Bryan focused largely on agriculture, where the biggest factor was wheat farming, but he did not see the source of farmers’ troubles. Wheat prices had been dropping throughout the world, not just in the US, as new producing regions (Argentina and Australia) entered the global marketplace. Efficient and highly productive, the US farm economy remained comparatively healthy until the first half of the 1890s when a series of poor harvests depressed volume and created a crisis in farm incomes.
While, as Milton Friedman has demonstrated, expansion of the global as well as US money supply following the adoption of the cyanide process for refining gold helped revive the US economy, also of importance was the 1897 bumper crop that restored farm incomes and revived cashflows for the railroads and other agriculture-dependent industries.
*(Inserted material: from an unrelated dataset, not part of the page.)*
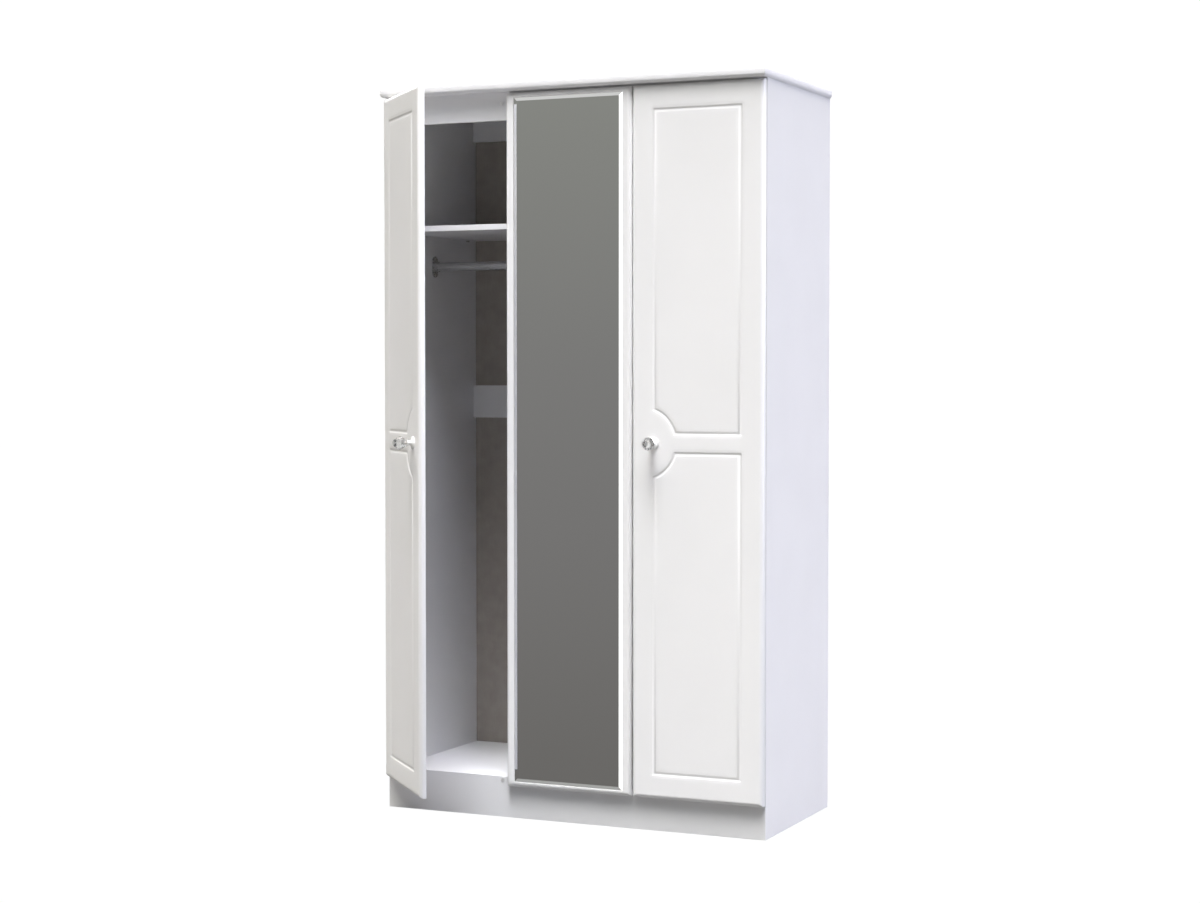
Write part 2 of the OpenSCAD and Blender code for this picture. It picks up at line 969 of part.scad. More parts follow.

McKinley’s victory in the 1896 election confirmed that the highest priority of US economic policy would remain – as it had been since the end of the Civil War – industrial diversification. Protecting the link to London’s capital markets – that is, staying on the gold standard so long as the UK remained on it – was essential to that policy.
It ensured that rising US industries could attract ample investment funds without paying currency or country risk premiums. In the early 1930s, as O’Rahilly notes, Roosevelt devalued the dollar against gold, but by then the US had changed from a net consumer of investment capital to the world’s largest supplier.
The lesson for today? Monetary policy must be global as well as local. By his recent efforts to organise a common interest rate strategy among the industrial nations, Fed chairman Alan Greenspan demonstrated he has noted this epochal lesson.